3.4. Quantitation of Adulterated NP Using Selected Wavelengths

As a consequence of the variable selection, new reduced spectral matrix was generated by selecting the spectral data only at the effective variables that contained the most relevant spectral information of adulteration detection. The new matrix was then used to replace the full range spectra for building new quantification models. In order to choose the optimal calibration method for the adulteration quantification, the performances of two calibration algorithms of PLSR and LS-SVM were compared based on the selected variables. Table 4 shows the results of regression models for the quantification of NP adulterated by SFP, CF and the mixture of two adulterants based on the selected wavelengths. When visible spectra were used for the model calibration, good predictions were obtained by the CARS-LS-SVM models for Designs A and B with an average r_P of 0.921 and an average RMSEP of 2.868%. The CARS-PLSR model obtained a similar result to the CARS-LS-SVM model for Design A, but its prediction for Design B was not as good as for Design A. Both CARS-LS-SVM and CARS-PLSR models failed for Design C, in which their RMSEP were larger than 4%. In general, the results of variable selection were acceptable for visible spectra. After most variables eliminated, the performances of the CARS-LS-SVM models maintained the same levels of the corresponding LS-SVM models (Method I).
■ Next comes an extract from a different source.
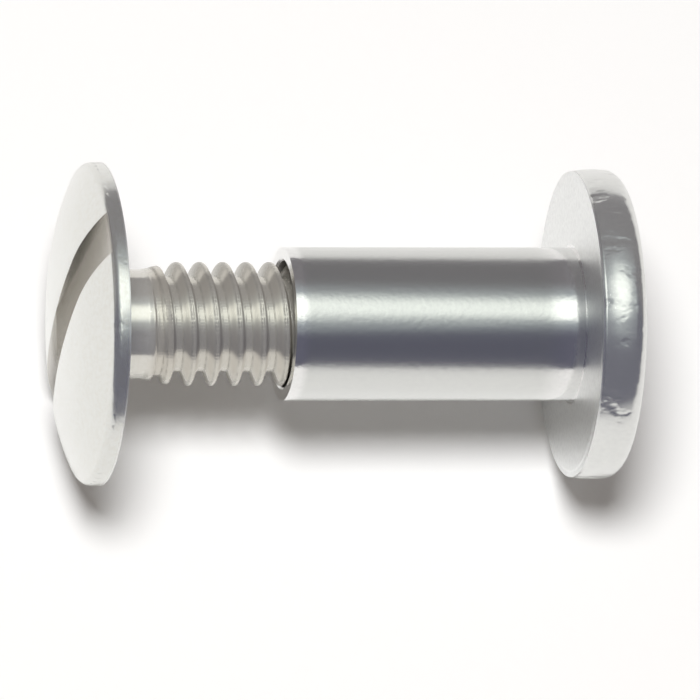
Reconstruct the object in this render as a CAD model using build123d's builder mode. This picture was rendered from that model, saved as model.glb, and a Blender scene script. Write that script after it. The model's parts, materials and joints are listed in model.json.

When SNIR spectra were considered, the CARS-LS-SVM models did good prediction for Designs A and B with an average r_P of 0.942 and an average RMSEP of 2.372%, which were similar to the corresponding LS-SVM models (Method I). On the other hand, the quantification of adulterated NP in Design C was still not successful with the RMSEP over 4%, when the CARS-LS-SVM model was established based on SNIR. Moreover, the CARS-LS-SVM model was still overfitted with the absolute differences between RMSECV and RMSEP over 2%. However, it was noticed that the difference of the LS-SVM model after variable selection (Method II) was much reduced from 3.275% to 2.130%, compared with the LS-SVM model (Method I). CARS-PLSR models were also established based on SNIR. However, their performances were worse than the corresponding CARS-LS-SVM models for all three designs. Especially for Design B, the RMSEP of the CARS-PLSR model was over twice as much as that of the CARS-LS-SVM model. By comparing the results of LS-SVM models (Method I) and the CARS-LS-SVM models for SNIR, it was found that the variable selection could remain the performances for Designs A and B, but was not very successful for Design C, where the RPD value decreased by 11.48%. When the spectra were switched from SNIR to LNIR, both the CARS-PLSR and CARS-LS-SVM models had the r_C and r_P higher than 0.9, showing their good prediction for Designs A and B. Moreover, it was noticed that different from the visible and SNIR spectra, the LNIR could detect the quantification of adulterated NP for the Design C based on either the CARS-PLSR model or the CARS-LS-SVM model. This result was similar to that of the quantitation of adulterated NP based on full range spectra of LNIR.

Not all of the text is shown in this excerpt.